Beth Clark can’t remember a time when she wasn’t a volunteer. Living on the family farm, her calendar was always full with chores to be done. Plus, at Lexington High School she was active in all things musical as well as competing all four years in track and field. Her senior year she was team captain and a state finalist in discus. But, since childhood she’s made time to volunteer.
Her main focus has been on a program through the Special Olympics agency for the Bloomington-Normal area called Special Opportunities Available in Recreation (SOAR), but it doesn’t end there. Her community involvement includes: Boy Scouts of America, McLean County 4-H, Illinois FFA Association, FFA Fall Cleanup, Key Club Holiday Bags, Venture Crew Valentine’s Day Cards, and 4-H National Day of Service. She has also served on her church’s Sunday school worship team and gone on Fellowship of Christian Athletes mission trips. It’s a packed schedule, but her satisfaction level is high.
“I love it,” Clark said. “To me it’s something that’s almost in my DNA. I don’t do it for the kudos, but because I love to help people.”
That dedication to serving others in her community has helped Clark earn a McLean County Full Tuition Scholarship, which provides free tuition to students who have a history of leadership, community service, and commitment to the community. She is one of eight recipients.
Her parents, Bob and Sally Clark, taught their daughter and her twin brother, Brett (Beth is proudly older by a mere second or two), about the importance of helping others.
“I believe my parents raised me right,” she said.
Clark chose Illinois State University based on her academic interests and because it’s close to her family, especially important now as her father battles cancer. The timeliness and importance of the good news about the scholarship were not lost on her.
“My dad was diagnosed with stage 4 colon cancer in October 2020, so receiving this scholarship right now is just great timing,” she said. “It’s amazing.”
A message on her watch was how Clark learned of her good fortune. She was pretty excited.
“I was in my ag shop at Lexington High School teaching ag in the classroom to grade school kids for National FFA week,” she said. “I had just started an activity with a classmate when I got a notification from ISU Admissions on my Apple watch.

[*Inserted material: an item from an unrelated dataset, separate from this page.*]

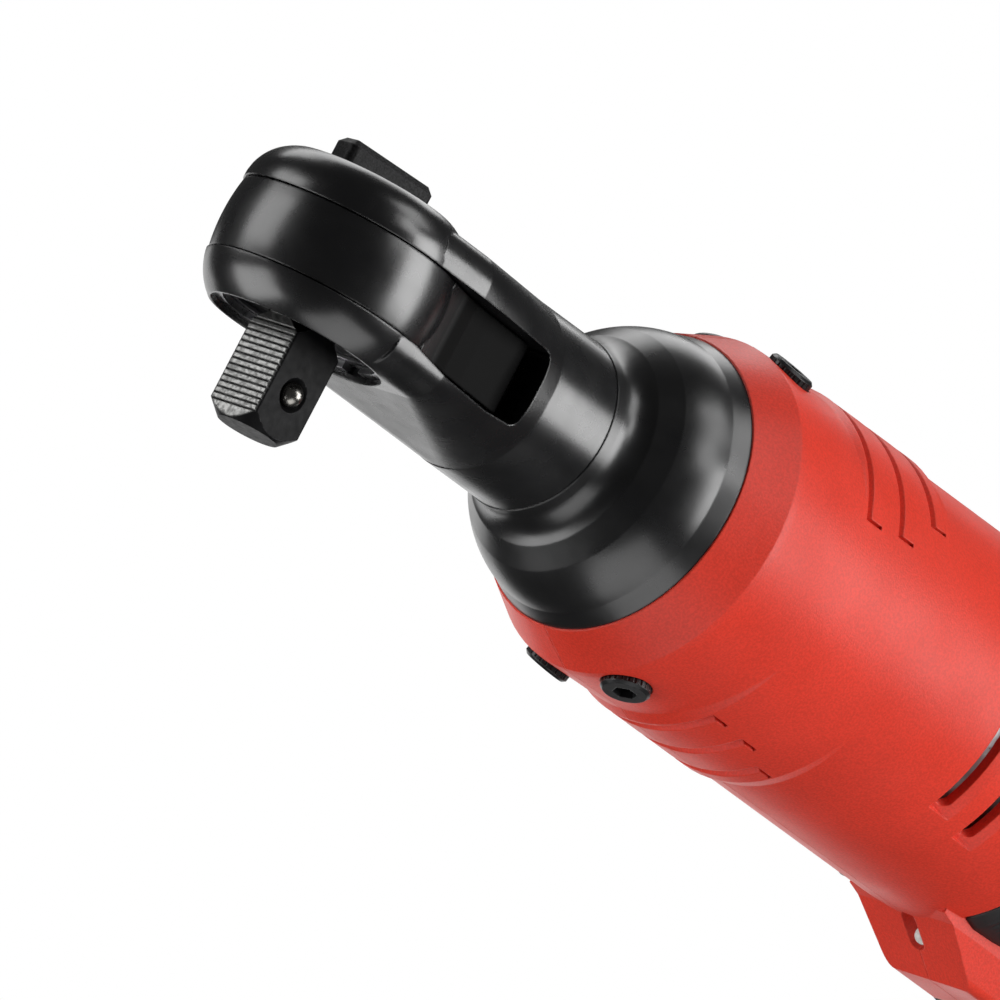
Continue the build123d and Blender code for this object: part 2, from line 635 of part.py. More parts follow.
def make_battery_shell():
    shell = battery_envelope()
    shell -= cyl_x(20.0, STEM_X0 + 5.2, BATTERY_END_X - 2.6)
    for y in (-8.0, 0.0, 8.0):
        shell -= box(STEM_X0 - 1, 214.6, y - 0.8, y + 0.8, -3.8, 3.8)
    for side in (1, -1):
        shell -= side_box(side, 219.5, 252.0, 20.2, 30.0, -6.0, 6.0)
        shell -= side_box(side, 236.0, 252.2, 21.0, 30.0, -8.2, 8.2)
    for k in range(4):
        x = 258.0 + 5.2 * k
        band = rounded_bar(x, x + 2.2, 60, 60, 14.0)
        band -= rounded_bar(x - 1, x + 4, COLLAR_W - 1.6, COLLAR_H - 1.6, 13.2)
        shell -= band
    return shell


def side_box(side, x0, x1, y0, y1, z0, z1):
    piece = box(x0, x1, y0, y1, z0, z1)
    return piece if side > 0 else mirrored(piece)


def make_latch(side):
    button = side_box(side, 236.4, 251.6, 23.4, 26.2, -7.6, 7.6)
    for k in range(4):
        x = 239.0 + 3.2 * k
        button -= side_box(side, x, x + 1.3, 25.6, 27.0, -6.0, 6.0)
    arm = side_box(side, 223.5, 240.0, 22.6, 24.0, -5.4, 5.4)
    return button + arm


def make_cells():
    cells = []
    for y, z in cell_places():
        can = cyl_x(CELL_R, CELL_X0, CELL_X0 + CELL_LENGTH, y, z)
        cells.append(can)
    return cells


# ---- fasteners ----
def cap_screw(angle):
    head = cyl_z(3.5, CAP_SCREW_SEAT, CAP_SCREW_TOP, CAP_SCREW_X)
    head = chamfer(head.edges().filter_by(GeomType.CIRCLE).sort_by(Axis.Z)[-1], 0.4)
    for k in range(24):
        x, y = polar(3.55, 15 * k)
        head -= cyl_z(0.2, CAP_SCREW_SEAT + 0.4, CAP_SCREW_TOP - 0.5, CAP_SCREW_X + x, y)
    socket = Pos(CAP_SCREW_X, 0, CAP_SCREW_TOP - 2.0) * extrude(RegularPolygon(1.75, 6), 3.0)
    shank = cyl_z(2.0, CASE_BORE_R + 0.2, CAP_SCREW_SEAT, CAP_SCREW_X)
    return about_x(head - socket + shank, angle)


def case_screw(x, z):
    head = cyl_y(2.6, 6.0, 8.2, x, z)
    socket = Plane(origin=(x, 6.8, z), z_dir=(0, 1, 0)) * RegularPolygon(1.2, 6)
    return head - extrude(socket, 3.0) + cyl_y(1.25, -7.0, 6.1, x, z)


def motor_screw(side):
    return cyl_x(2.9, 89.0, 90.7, side * 12.5) + cyl_x(1.5, 90.5, 95.5, side * 12.5)


def main():
    os.makedirs("parts", exist_ok=True)
    save("ratchet_head", make_head())
    save("ratchet_yoke", make_yoke())
    save("anvil", make_anvil())
    save("pawl", make_pawl())
    save("pawl_pin", cyl_z(1.5, -4.7, 4.7, PAWL_PIVOT_X))
    save("reverse_knob", make_knob())
    save("selector_plunger", cyl_x(1.2, -4.2, -2.4) + Pos(-4.2, 0, 0) * Sphere(1.2))
    save("selector_spring", Pos(-0.5, 0, 0) * Rot(0, -90, 0) * coil_spring(0.9, 0.25, 1.8, 4))
    save("detent_ball", Pos(0, BALL_Y, BALL_Z) * Sphere(BALL_R))
    save("detent_spring", Pos(0, 0.5, BALL_Z) * Rot(90, 0, 0) * coil_spring(1.4, 0.3, 1.6, 4))
    save("retaining_ring", make_retaining_ring())
    save("thrust_washer", cyl_z(12.6, -8.65, -8.15) - cyl_z(10.6, -9, -8))
    save("crankshaft", make_crankshaft())
    save("drive_bushing", make_bushing())
    save("needle_bearing", make_needle_bearing())
    save("crank_ball_bearing", make_ball_bearing(55.2, 60.2, 5.0, 9.5))
    save("gear_case", make_front_cap())
    save("planet_carrier", make_carrier())
    save("planet_pins", Compound(children=make_planet_pins()))
    for k in range(PLANETS):
        save(f"planet_gear_{k + 1}", planet_gear(k))
    save("ring_gear", make_ring_gear())
    save("sun_pinion", make_sun())
    save("motor_plate", make_motor_plate())
    save("motor_screws", Compound(children=[motor_screw(1), motor_screw(-1)]))
    save("motor_can", make_motor_can())
    save("motor_magnets", Compound(children=make_magnets()))
    save("motor_shaft", cyl_x(1.6, 70.2, 145.8))
    save("motor_armature", make_armature())
    save("motor_windings", Compound(children=make_windings()))
    save("motor_commutator", make_commutator())
    save("motor_fan", make_fan())
    save("motor_bushings", Compound(children=[tube_x(3.0, 1.6, 91.2, 95.4),
                                              tube_x(3.0, 1.6, 142.0, 145.9)]))
    save("motor_end_cap", make_end_cap())
    save("carbon_brushes", Compound(children=make_brushes()))
    shell = make_shell()
    save("housing_left", make_housing_half(shell, -1))
    save("housing_right", make_housing_half(shell, 1))
    grip = make_grip()
    save("grip_left", half(grip, -1))
    save("grip_right", half(grip, 1))
    save("cap_screws", Compound(children=[cap_screw(a) for a in screw_angles()]))
    save("case_screws", Compound(children=[case_screw(x, z) for x, z in case_screw_places()]))
    save("trigger_paddle", make_trigger())
    save("trigger_pin", cyl_y(1.5, -7.7, 7.7, *TRIGGER_PIVOT))
    save("trigger_switch", make_switch())
    save("switch_plunger", make_plunger())
    save("control_board", make_board())
    save("work_lamp", make_lamp())
    save("tool_terminals", make_terminals())
    battery = make_battery_shell()
    save("battery_case_left", half(battery, -1))
    save("battery_case_right", half(battery, 1))
    save("battery_cells", Compound(children=make_cells()))
    save("latch_left", make_latch(-1))
    save("latch_right", make_latch(1))


main()
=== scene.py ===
import json
import math

import bpy
from mathutils import Matrix, Vector


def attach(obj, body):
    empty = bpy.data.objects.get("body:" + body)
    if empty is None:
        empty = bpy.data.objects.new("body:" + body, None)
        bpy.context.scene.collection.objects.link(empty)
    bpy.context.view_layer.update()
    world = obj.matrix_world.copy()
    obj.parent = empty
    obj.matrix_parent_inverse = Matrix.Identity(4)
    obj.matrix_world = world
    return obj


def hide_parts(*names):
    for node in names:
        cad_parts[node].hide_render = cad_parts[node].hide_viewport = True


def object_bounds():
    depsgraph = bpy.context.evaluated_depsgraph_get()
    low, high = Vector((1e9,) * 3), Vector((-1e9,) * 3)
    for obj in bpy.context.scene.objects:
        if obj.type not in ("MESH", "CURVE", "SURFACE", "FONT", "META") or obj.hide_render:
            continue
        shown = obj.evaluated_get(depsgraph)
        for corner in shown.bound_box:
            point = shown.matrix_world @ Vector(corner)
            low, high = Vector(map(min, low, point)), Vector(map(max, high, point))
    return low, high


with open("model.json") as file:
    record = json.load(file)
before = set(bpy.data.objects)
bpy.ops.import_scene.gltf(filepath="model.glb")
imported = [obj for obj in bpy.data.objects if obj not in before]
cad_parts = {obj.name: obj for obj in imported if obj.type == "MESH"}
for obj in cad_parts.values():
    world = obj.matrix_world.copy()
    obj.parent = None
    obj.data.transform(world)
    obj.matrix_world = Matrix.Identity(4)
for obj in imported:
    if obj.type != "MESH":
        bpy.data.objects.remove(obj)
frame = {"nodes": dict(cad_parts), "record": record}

MM = 0.001
CAD_BOX = [list(corner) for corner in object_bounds()]
NODES = frame["nodes"]


# ---- camera: long lens, from ahead of the tool, to its left and a little below ----
CAMERA_RIGHT = Vector((0.5968, -0.6593, 0.4574))
CAMERA_DOWN = Vector((0.4379, -0.2100, -0.8741))
CAMERA_AIM = Vector((53.91, 7.51, 14.66)) * MM
CAMERA_DISTANCE = 6.3
VIEW_WIDTH = 134.84 * MM                # what the picture spans at the aim
SENSOR_WIDTH = 18.0                     # in millimetres, as the lens is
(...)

“I completely lost my breath and was having a real moment. I was ecstatic.”
Clark’s family, well-known in the Lexington area, has been farming for generations in McLean County. She recently completed a year as vice president of their FFA chapter; her grandfather is a past president of the same chapter, and her dad was active in FFA in his high school days. It makes sense that she’ll begin her freshman year in the fall as an agriculture teacher education major.

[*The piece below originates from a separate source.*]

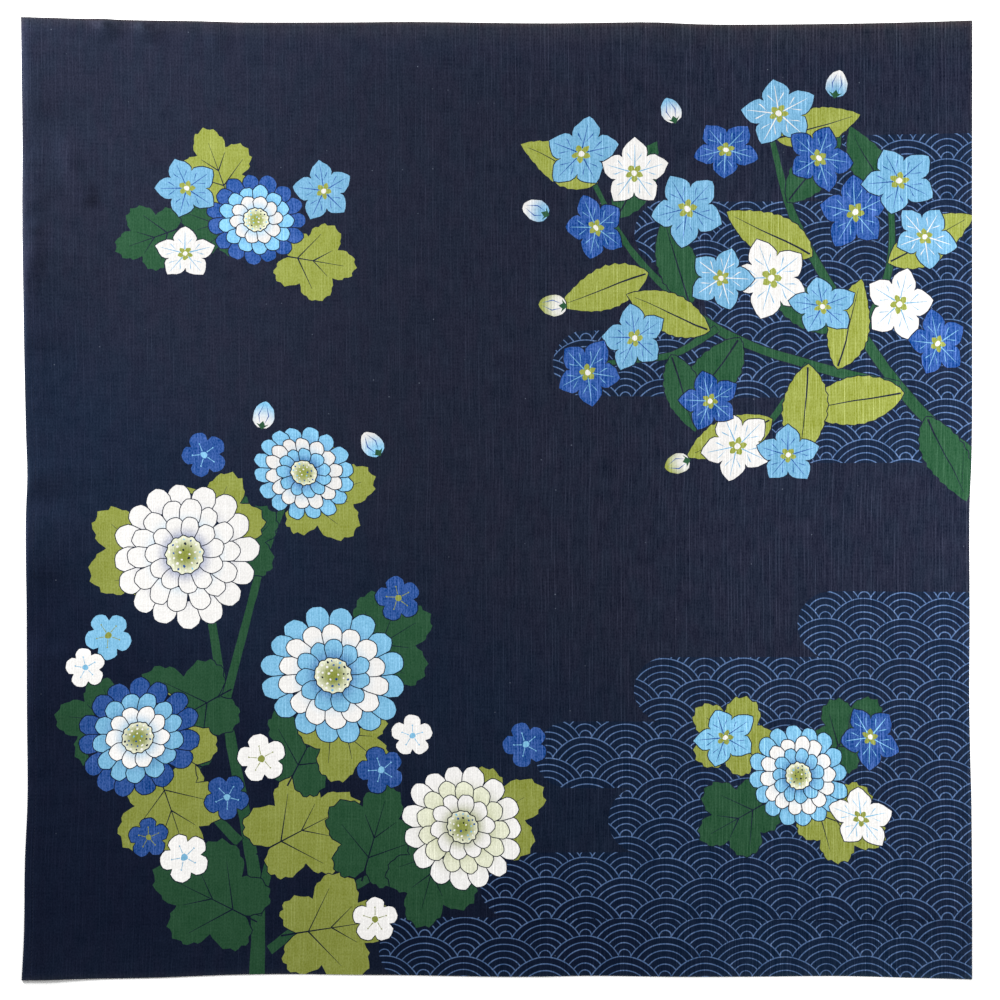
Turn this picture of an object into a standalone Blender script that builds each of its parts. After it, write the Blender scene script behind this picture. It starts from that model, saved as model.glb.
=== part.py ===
# Furoshiki: one square of printed slub cotton, laid face up and smoothed out by hand.
# X runs across the cloth, Y up to its top selvedge, Z out of its face.
# The origin is under the middle of the cloth, on the surface that it lies on.
import math

import bmesh
import bpy

# Driving sizes, in metres
WIDTH = 1.040  # hem to hem, at its widest
HEIGHT = 1.053  # selvedge to selvedge, along the left hem
BODY_THICKNESS = 0.0010
HEM_THICKNESS = 0.0020  # three layers of cloth, pressed and stitched
HEM_WIDTH = 0.0106
HEM_ROUND = 0.0022  # run of the rounded fold at the outer edge
HEM_STEP = 0.0040  # run over which the cloth drops from the hem to the floor

# How far each edge lies in from that side of the smallest box round the cloth.
# Columns: share of the way along the edge, inward distance in metres.
# The top and bottom rows run from left to right, the side rows from top to bottom.
TOP_BOW = (
    (0.00, 0.0000), (0.06, 0.0018), (0.09, 0.0023), (0.12, 0.0037), (0.18, 0.0043), (0.23, 0.0058),
    (0.35, 0.0058), (0.41, 0.0053), (0.55, 0.0069), (0.64, 0.0059), (0.67, 0.0061), (0.73, 0.0083),
    (0.88, 0.0071), (1.00, 0.0041),
)
BOTTOM_BOW = (
    (0.00, 0.0000), (0.03, 0.0002), (0.06, 0.0013), (0.14, 0.0027), (0.21, 0.0056), (0.28, 0.0068),
    (0.35, 0.0059), (0.40, 0.0056), (0.50, 0.0038), (0.55, 0.0039), (0.60, 0.0049), (0.69, 0.0037),
    (0.77, 0.0039), (0.86, 0.0046), (0.94, 0.0026), (1.00, 0.0012),
)
LEFT_BOW = (
    (0.00, 0.0000), (0.13, 0.0018), (0.20, 0.0016), (0.33, 0.0033), (0.43, 0.0055), (0.475, 0.0070),
    (0.52, 0.0054), (0.57, 0.0055), (0.61, 0.0062), (0.73, 0.0067), (0.79, 0.0074), (0.82, 0.0070),
    (0.88, 0.0043), (0.95, 0.0034), (1.00, 0.0008),
)
RIGHT_BOW = (
    (0.00, 0.0000), (0.36, 0.0000), (0.42, 0.0001), (0.46, 0.0008), (0.51, 0.0029), (0.63, 0.0027),
    (0.71, 0.0031), (0.78, 0.0018), (0.81, 0.0009), (0.91, 0.0001), (1.00, 0.0000),
)

# Soft ripples that smoothing left in the cloth, each a low ridge along a straight line.
# Columns: start and end, from the left and from the top edge, half width, height at start and end.
RIPPLES = (
    (0.094, 0.000, 0.095, 0.008, 0.021, 0.0022, 0.0022),
    (0.138, 0.000, 0.139, 0.008, 0.021, 0.0020, 0.0020),
    (0.211, 0.000, 0.213, 0.024, 0.017, 0.0009, 0.0009),
    (0.046, 0.144, 0.068, 0.194, 0.018, 0.0011, 0.0024),
    (0.014, 0.188, 0.014, 0.222, 0.026, 0.0008, 0.0008),
    (0.011, 0.236, 0.012, 0.282, 0.020, 0.0022, 0.0010),
    (0.970, 0.386, 0.963, 0.440, 0.014, 0.0015, 0.0015),
    (0.690, 0.000, 0.694, 0.022, 0.026, 0.0010, 0.0010),
)

# Grid lines of the cloth. Columns: where a band ends, from the left or from the top edge,
# and the number of equal cells in it. The bands are narrow where the ripples are.
COLUMN_BANDS = (
    (HEM_ROUND, 1), (HEM_WIDTH, 1), (HEM_WIDTH + HEM_STEP, 1), (0.168, 15), (0.234, 5),
    (0.660, 7), (0.720, 5), (0.944, 4), (0.990, 7),
    (WIDTH - HEM_WIDTH - HEM_STEP, 3), (WIDTH - HEM_WIDTH, 1), (WIDTH - HEM_ROUND, 1), (WIDTH, 1),
)
ROW_BANDS = (
    (0.065, 5), (0.113, 1), (0.225, 10), (0.320, 9),
    (0.370, 1), (0.462, 8), (1.000, 11), (HEIGHT, 2),
)


def lines_of(bands):
    # Distances of the grid lines from the first edge, worked out band by band.
    lines = [0.0]
    for end, cells in bands:
        start = lines[-1]
        lines += [start + (end - start) * (i + 1) / cells for i in range(cells)]
    return lines


def bow_at(table, share):
    # The smooth curve through a table's rows, by a Hermite blend with central slopes.
    for i in range(len(table) - 1):
        if share <= table[i + 1][0]:
            break
    (s0, b0), (s1, b1) = table[i], table[i + 1]
    s_before, b_before = table[max(i - 1, 0)]
    s_after, b_after = table[min(i + 2, len(table) - 1)]
    span = s1 - s0
    slope0 = (b1 - b_before) / (s1 - s_before) * span
    slope1 = (b_after - b0) / (s_after - s0) * span
    t = (share - s0) / span
    return (
        b0 * (2 * t**3 - 3 * t**2 + 1)
        + slope0 * (t**3 - 2 * t**2 + t)
        + b1 * (3 * t**2 - 2 * t**3)
        + slope1 * (t**3 - t**2)
    )


def place(across, down):
    # Where a point of the square cloth lies once its edges have bowed in.
    # Each bow dies out evenly towards the opposite edge.
    u, v = across / WIDTH, down / HEIGHT
    shift_x = (1 - u) * bow_at(LEFT_BOW, v) - u * bow_at(RIGHT_BOW, v)
    shift_y = (1 - v) * bow_at(TOP_BOW, u) - v * bow_at(BOTTOM_BOW, u)
    return across + shift_x - WIDTH / 2, HEIGHT / 2 - (down + shift_y)


def lift(across, down):
    # Height of the underside over the floor: each ripple is a raised cosine across its line.
    height = 0.0
    for x0, y0, x1, y1, half_width, start_crest, end_crest in RIPPLES:
        run_x, run_y = x1 - x0, y1 - y0
        along = ((across - x0) * run_x + (down - y0) * run_y) / (run_x**2 + run_y**2)
        along = min(max(along, 0.0), 1.0)
        away = math.hypot(across - x0 - along * run_x, down - y0 - along * run_y)
        if away < half_width:
            crest = start_crest + (end_crest - start_crest) * along
            height += crest * (1 + math.cos(math.pi * away / half_width)) / 2
    return height


def thickness_share(across):
    # Thickness as a share of the hem's: rounded at the fold, full in the hem, thin in the body.
    from_side = min(across, WIDTH - across)
    body = BODY_THICKNESS / HEM_THICKNESS
    if from_side < HEM_ROUND / 2:
        return (1 + body) / 2
    if from_side < HEM_WIDTH + HEM_STEP / 2:
        return 1.0
    return body


def make_underside():
    # A grid with one vertex for each crossing of a column line and a row line.
    columns, rows = lines_of(COLUMN_BANDS), lines_of(ROW_BANDS)
    bm = bmesh.new()
    bmesh.ops.create_grid(bm, x_segments=len(columns) - 1, y_segments=len(rows) - 1, size=0.5)
    shares = []
    for vert in bm.verts:
        across = columns[round((vert.co.x + 0.5) * (len(columns) - 1))]
        down = rows[round((0.5 - vert.co.y) * (len(rows) - 1))]
        x, y = place(across, down)
        vert.co = (x, y, lift(across, down))
        shares.append(thickness_share(across))
    mesh = bpy.data.meshes.new("cloth")
    bm.to_mesh(mesh)
    bm.free()
    return mesh, shares


def make_material():
    material = bpy.data.materials.new("navy slub cotton")
    material.use_nodes = True
    shader = material.node_tree.nodes["Principled BSDF"]
    shader.inputs["Base Color"].default_value = (0.022, 0.027, 0.052, 1)
    shader.inputs["Roughness"].default_value = 0.85
    shader.inputs["Metallic"].default_value = 0.0
    return material


def make_cloth(collection):
    mesh, shares = make_underside()
    cloth = bpy.data.objects.new("cloth", mesh)
    collection.objects.link(cloth)
    cloth.data.materials.append(make_material())
    group = cloth.vertex_groups.new(name="thickness")
    for index, share in enumerate(shares):
        group.add([index], share, "REPLACE")
    shell = cloth.modifiers.new("thickness", "SOLIDIFY")
    shell.thickness = HEM_THICKNESS
    shell.offset = 1.0
    shell.vertex_group = group.name
    cloth.data.shade_smooth()


for old in list(bpy.data.objects):
    bpy.data.objects.remove(old)
furoshiki = bpy.data.collections.new("furoshiki")
bpy.context.scene.collection.children.link(furoshiki)
make_cloth(furoshiki)
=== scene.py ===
# Furoshiki of printed slub cotton, spread face up on a pale floor.
# The cloth is in metres, as the frame is; its print is drawn in millimetres from the cloth's middle.
import bpy
import numpy as np
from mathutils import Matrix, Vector
from mathutils.bvhtree import BVHTree
from mathutils.geometry import delaunay_2d_cdt


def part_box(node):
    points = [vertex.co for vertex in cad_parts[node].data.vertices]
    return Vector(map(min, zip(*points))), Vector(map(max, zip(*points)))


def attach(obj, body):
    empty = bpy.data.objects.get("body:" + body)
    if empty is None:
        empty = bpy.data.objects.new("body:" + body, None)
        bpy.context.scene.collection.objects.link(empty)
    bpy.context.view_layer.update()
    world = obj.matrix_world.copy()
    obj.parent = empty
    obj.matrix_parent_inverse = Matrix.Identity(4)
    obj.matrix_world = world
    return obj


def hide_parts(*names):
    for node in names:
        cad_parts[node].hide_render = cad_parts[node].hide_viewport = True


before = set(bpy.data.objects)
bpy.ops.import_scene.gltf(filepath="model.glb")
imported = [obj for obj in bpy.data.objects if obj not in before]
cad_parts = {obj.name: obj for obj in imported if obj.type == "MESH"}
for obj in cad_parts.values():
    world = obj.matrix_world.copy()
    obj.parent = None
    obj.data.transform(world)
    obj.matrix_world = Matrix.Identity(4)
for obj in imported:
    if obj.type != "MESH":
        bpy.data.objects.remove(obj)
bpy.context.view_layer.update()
lowCorner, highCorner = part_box("cloth")
mm = 0.001
tau = 2 * np.pi
rng = np.random.default_rng(11)

# The cloth's form
cloth = {
    "width": round(highCorner[0] - lowCorner[0], 3),  # hem to hem, at its widest
    "height": round(highCorner[1] - lowCorner[1], 3),  # selvedge to selvedge, along the left hem
    "thickness": 0.30 * mm,
    "layerPitch": 0.34 * mm,  # from one layer of a hem to the next
    "restHeight": 0.20 * mm,  # middle of the cloth over the floor
    "hemWidth": 10.6 * mm,
    "hemSlope": 22 * mm,  # run over which the cloth drops from its hem to the floor
    "hemPuff": 0.05 * mm,  # how the hem swells between its fold and its stitches
    "puffRun": 8 * mm,
    "tiltRun": 100 * mm,  # run over which the cloth beyond the stitches comes down again
    "rollRun": 1.2 * mm,  # run over which the outer fold rounds up
    "foldLine": 0.49 * mm,  # where the face turns down into the outer fold
    "rawEdge": 1.5 * mm,  # the turned-in edge, from the outer fold
    "stitchLine": 9.4 * mm,
    "stitchDip": 0.03 * mm,
    "dipRun": 0.9 * mm,
    "ruck": 0.10 * mm,  # small rucks that the stitches draw up beside the hem
    "ruckLine": 12 * mm,
    "ruckRun": 6 * mm,
    "slack": 0.35 * mm,  # how far loose cloth stands off the floor
    "slackLine": 12 * mm,  # from the top and bottom edges, and the run over which it comes in
    "slackRun": 60 * mm,
}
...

“My dream career would be to come back and teach at Lexington High School and replace Mr. Brian Wiltz,” Clark said. Wiltz, her high school ag teacher and FFA advisor, is someone she admires.
When she gets settled into her first year of college, Clark plans to check out opportunities for extracurricular activities that match her interests.
“I’m very excited to look for national organizations like sororities, collegiate farm bureaus, and collegiate ag clubs,” Clark said. “So, I can spread the word about ag awareness and education.”
During the pandemic, she began creating kindness rocks by painting positive messages on stones. She was hoping to use her newfound hobby to lift the spirits of others. She didn’t realize that her rock art would evolve into a fundraiser that so far has generated $300 for a crucial backpack program in the Lexington School District.
“It’s run by the life skills class, which is made up of special needs kids, and they run it,” Clark said. “They use the money to fill backpacks with food for families with food insecurities.”
In recent months, her family has been on the receiving end of kindness in the form of meals, cards, and prayers during her dad’s illness. Neighbors have been eager to give back to a family that has given so much to others. In response, Clark was inspired to create handmade beaded bracelets to say thank you, but it goes deeper.
“In the future, I can foresee my family and close friends advocating for cancer awareness and raising funds to support others who suffer from cancer,” she said.
Painting messages of kindness on rocks also helped her, Clark said, and she eventually expanded by painting wood rounds, picture frames, and small wooden figurines. Next up she’ll hold painting classes to teach kids how to create their own positive art pieces.
Her favorite message so far on one of her creations reads: “Throw kindness around like confetti.”